The Gallery Above, a free community space, presents the “Minds of Many,” a showing of more than 70 artists from the Winchester community. The multimedia event, held in the historic McEldowney Building at 5 Cleveland Avenue, will open its doors 10 a.m.-6 p.m. Saturday and Sunday during the festival, with the exhibition running through October 2023.

“Come celebrate the arts with us,” said Adam Kidd, co-director of the project goaled to make art accessible to the public. “The space will soon be accessible for artists to use and facilitate their own gallery shows.”

5. “Neon Hallelujah” artist headlines

Saturday evening’s headlining performer, county music star JD Shelburne, is excited to come to Winchester, the place Daniel Boone described, from atop Pilot Knob, as seeing “with pleasure the beautiful level of Kentucke.”

“Growing up in Kentucky and from playing on traveling sports teams across the Commonwealth to now touring full time—and getting to play hundreds of small towns across the Bluegrass— you can say I have seen my fair share of what makes Kentucky special and enriched in beauty,” said Shelburne.

Shelburne grew up about 75 miles west of Winchester, on a tobacco farm in Taylorsville, KY.

“A 120-acre family farm has been in my family for over 100 years, and one day it will be passed down to my brother and me,” said Shelburne. “Every inch of that land I grew up on runs through every single song I have ever recorded. I am proud of that and my heritage.”

6. 10:50 arrival . . . is that early, late? Nope! It’s right on time – here’s why

Winchester’s own 10:50 ARRIVAL trio is performing during Friday evening’s street dance, 7-9 p.m. Why 10:50? That is the time Gabriel, daughter of husband-and-wife harmonizers, David and Rebecca Jensen, arrived on scene, aka was born. Originally from Washington State, the family moved to Kentucky in 2020 to create beautiful music together.

“We enjoy playing music and singing together,” said David Jensen. “We have enjoyed Kentucky so far and have met so many nice people.”

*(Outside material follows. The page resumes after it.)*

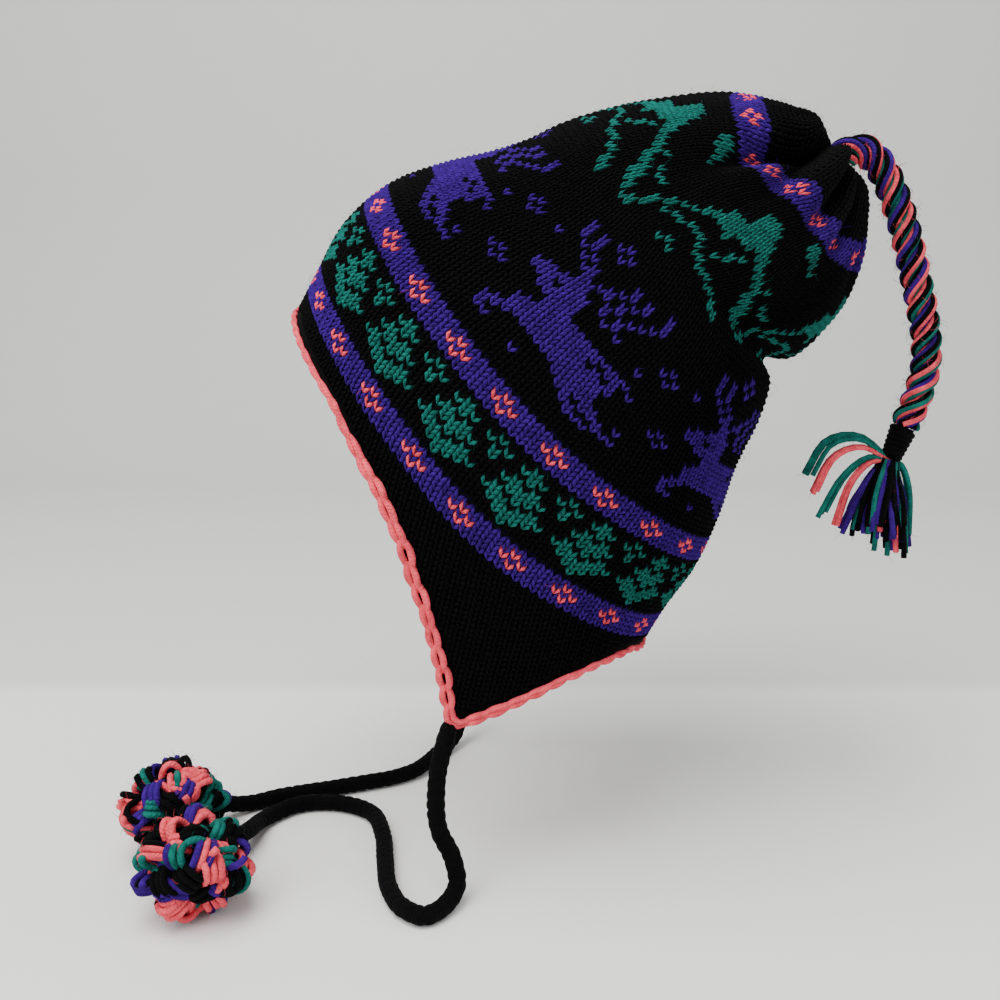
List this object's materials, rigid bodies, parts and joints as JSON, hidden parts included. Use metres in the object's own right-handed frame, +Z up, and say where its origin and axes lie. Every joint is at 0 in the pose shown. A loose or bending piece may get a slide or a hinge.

Give a listen here, then plan to bust a move to 10:50 ARRIVAL’s tunes on Friday, Sept. 1.

7. Festival walk is for the dogs

The 2023 “Walk with Friends” is a fundraising event to support/raise funds for the Clark County Animal Shelter. The walk, hosted by the George Rogers Clark cheerleading squad, will begin at 8 a.m. on Saturday, Sept. 2, at 303 Hickman Street (at Lincoln Street). A small portion of the proceeds may go to walk organizer, GRC Cheerleading, and to GRC Girls Golf.

The Clark County Animal Shelter strives to lower the number of unwanted and abandoned animals in our community. It also strives to adopt all of its animals and works very closely with rescue groups and other organizations to ensure our animals are placed in the best homes possible.